## INFORMATION SHOWN
■ ■ ■
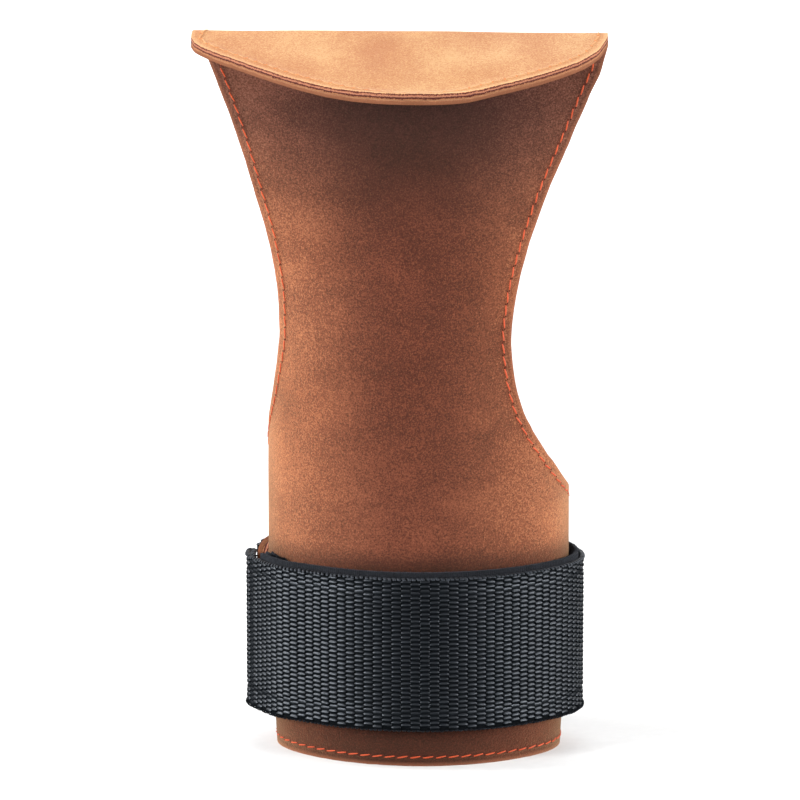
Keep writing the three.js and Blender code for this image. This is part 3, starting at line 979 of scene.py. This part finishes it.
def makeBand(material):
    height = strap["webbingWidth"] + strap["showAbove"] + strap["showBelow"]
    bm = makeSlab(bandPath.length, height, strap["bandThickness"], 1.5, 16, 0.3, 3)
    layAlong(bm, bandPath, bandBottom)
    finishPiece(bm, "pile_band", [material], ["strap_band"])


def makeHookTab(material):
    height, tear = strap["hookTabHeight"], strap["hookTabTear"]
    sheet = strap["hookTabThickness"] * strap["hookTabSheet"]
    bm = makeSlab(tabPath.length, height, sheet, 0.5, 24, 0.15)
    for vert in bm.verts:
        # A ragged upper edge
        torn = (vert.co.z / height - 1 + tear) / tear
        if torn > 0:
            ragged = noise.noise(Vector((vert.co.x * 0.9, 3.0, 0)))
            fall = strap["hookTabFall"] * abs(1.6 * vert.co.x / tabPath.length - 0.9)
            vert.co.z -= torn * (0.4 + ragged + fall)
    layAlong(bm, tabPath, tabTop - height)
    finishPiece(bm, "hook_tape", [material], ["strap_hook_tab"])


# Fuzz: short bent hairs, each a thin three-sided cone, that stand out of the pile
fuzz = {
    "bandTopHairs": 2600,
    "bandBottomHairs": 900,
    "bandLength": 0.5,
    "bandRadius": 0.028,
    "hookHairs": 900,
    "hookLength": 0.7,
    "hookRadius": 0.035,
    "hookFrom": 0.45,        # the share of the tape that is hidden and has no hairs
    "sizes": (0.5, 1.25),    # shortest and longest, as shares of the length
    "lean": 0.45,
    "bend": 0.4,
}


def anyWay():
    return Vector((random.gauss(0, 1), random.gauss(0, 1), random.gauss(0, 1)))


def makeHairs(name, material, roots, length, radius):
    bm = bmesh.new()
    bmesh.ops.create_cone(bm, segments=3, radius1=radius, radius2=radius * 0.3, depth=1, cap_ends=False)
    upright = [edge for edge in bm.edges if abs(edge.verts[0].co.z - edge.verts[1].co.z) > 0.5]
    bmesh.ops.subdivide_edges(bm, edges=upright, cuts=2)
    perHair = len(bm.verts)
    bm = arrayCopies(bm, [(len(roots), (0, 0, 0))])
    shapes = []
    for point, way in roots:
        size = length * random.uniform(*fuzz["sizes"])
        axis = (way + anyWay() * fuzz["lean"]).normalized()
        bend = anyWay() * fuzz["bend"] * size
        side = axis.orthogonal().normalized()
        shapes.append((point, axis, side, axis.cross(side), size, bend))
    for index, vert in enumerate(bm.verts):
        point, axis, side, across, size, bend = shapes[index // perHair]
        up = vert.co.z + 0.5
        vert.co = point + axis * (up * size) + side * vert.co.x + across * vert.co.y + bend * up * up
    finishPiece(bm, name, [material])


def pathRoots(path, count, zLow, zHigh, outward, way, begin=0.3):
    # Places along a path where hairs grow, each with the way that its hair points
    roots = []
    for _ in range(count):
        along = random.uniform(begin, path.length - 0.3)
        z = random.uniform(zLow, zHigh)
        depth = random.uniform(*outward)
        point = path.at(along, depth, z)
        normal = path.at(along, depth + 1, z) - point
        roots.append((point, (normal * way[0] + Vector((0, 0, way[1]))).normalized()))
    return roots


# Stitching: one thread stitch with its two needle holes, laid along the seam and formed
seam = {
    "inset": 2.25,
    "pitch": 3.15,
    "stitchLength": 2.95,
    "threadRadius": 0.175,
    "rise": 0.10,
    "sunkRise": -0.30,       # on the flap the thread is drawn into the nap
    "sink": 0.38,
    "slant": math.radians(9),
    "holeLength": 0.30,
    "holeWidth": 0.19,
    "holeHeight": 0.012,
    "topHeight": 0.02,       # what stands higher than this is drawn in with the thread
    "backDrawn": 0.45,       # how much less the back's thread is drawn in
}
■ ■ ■
## WHAT IS BEING ASKED
Repeat, word for word, the lines from the opening of the material through the line containing "1), random.gauss(0, 1)))".

## CORRECT ANSWER
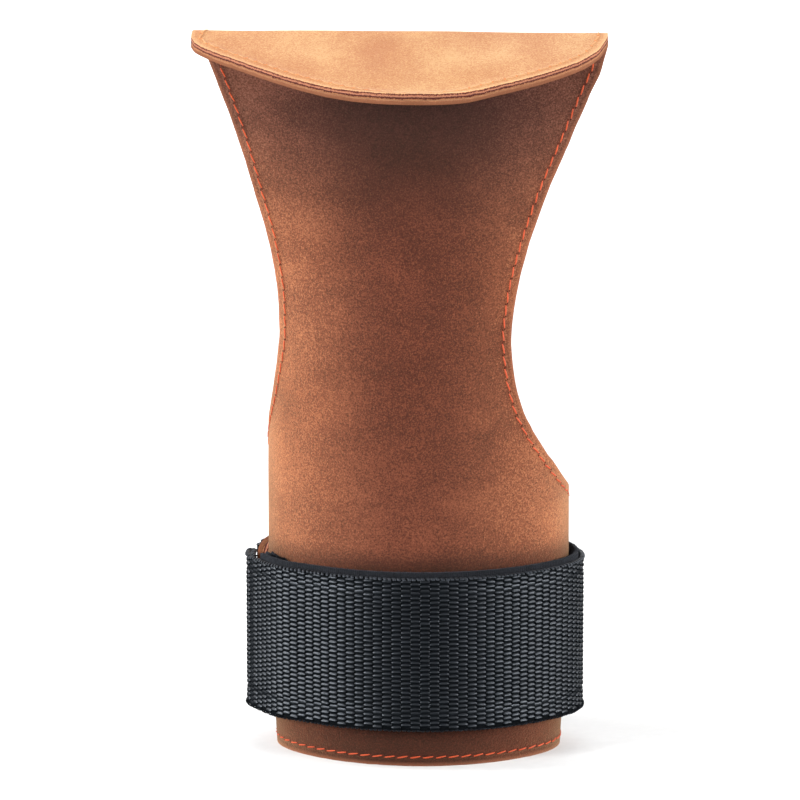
Keep writing the three.js and Blender code for this image. This is part 3, starting at line 979 of scene.py. This part finishes it.
def makeBand(material):
    height = strap["webbingWidth"] + strap["showAbove"] + strap["showBelow"]
    bm = makeSlab(bandPath.length, height, strap["bandThickness"], 1.5, 16, 0.3, 3)
    layAlong(bm, bandPath, bandBottom)
    finishPiece(bm, "pile_band", [material], ["strap_band"])


def makeHookTab(material):
    height, tear = strap["hookTabHeight"], strap["hookTabTear"]
    sheet = strap["hookTabThickness"] * strap["hookTabSheet"]
    bm = makeSlab(tabPath.length, height, sheet, 0.5, 24, 0.15)
    for vert in bm.verts:
        # A ragged upper edge
        torn = (vert.co.z / height - 1 + tear) / tear
        if torn > 0:
            ragged = noise.noise(Vector((vert.co.x * 0.9, 3.0, 0)))
            fall = strap["hookTabFall"] * abs(1.6 * vert.co.x / tabPath.length - 0.9)
            vert.co.z -= torn * (0.4 + ragged + fall)
    layAlong(bm, tabPath, tabTop - height)
    finishPiece(bm, "hook_tape", [material], ["strap_hook_tab"])


# Fuzz: short bent hairs, each a thin three-sided cone, that stand out of the pile
fuzz = {
    "bandTopHairs": 2600,
    "bandBottomHairs": 900,
    "bandLength": 0.5,
    "bandRadius": 0.028,
    "hookHairs": 900,
    "hookLength": 0.7,
    "hookRadius": 0.035,
    "hookFrom": 0.45,        # the share of the tape that is hidden and has no hairs
    "sizes": (0.5, 1.25),    # shortest and longest, as shares of the length
    "lean": 0.45,
    "bend": 0.4,
}


def anyWay():
    return Vector((random.gauss(0, 1), random.gauss(0, 1), random.gauss(0, 1)))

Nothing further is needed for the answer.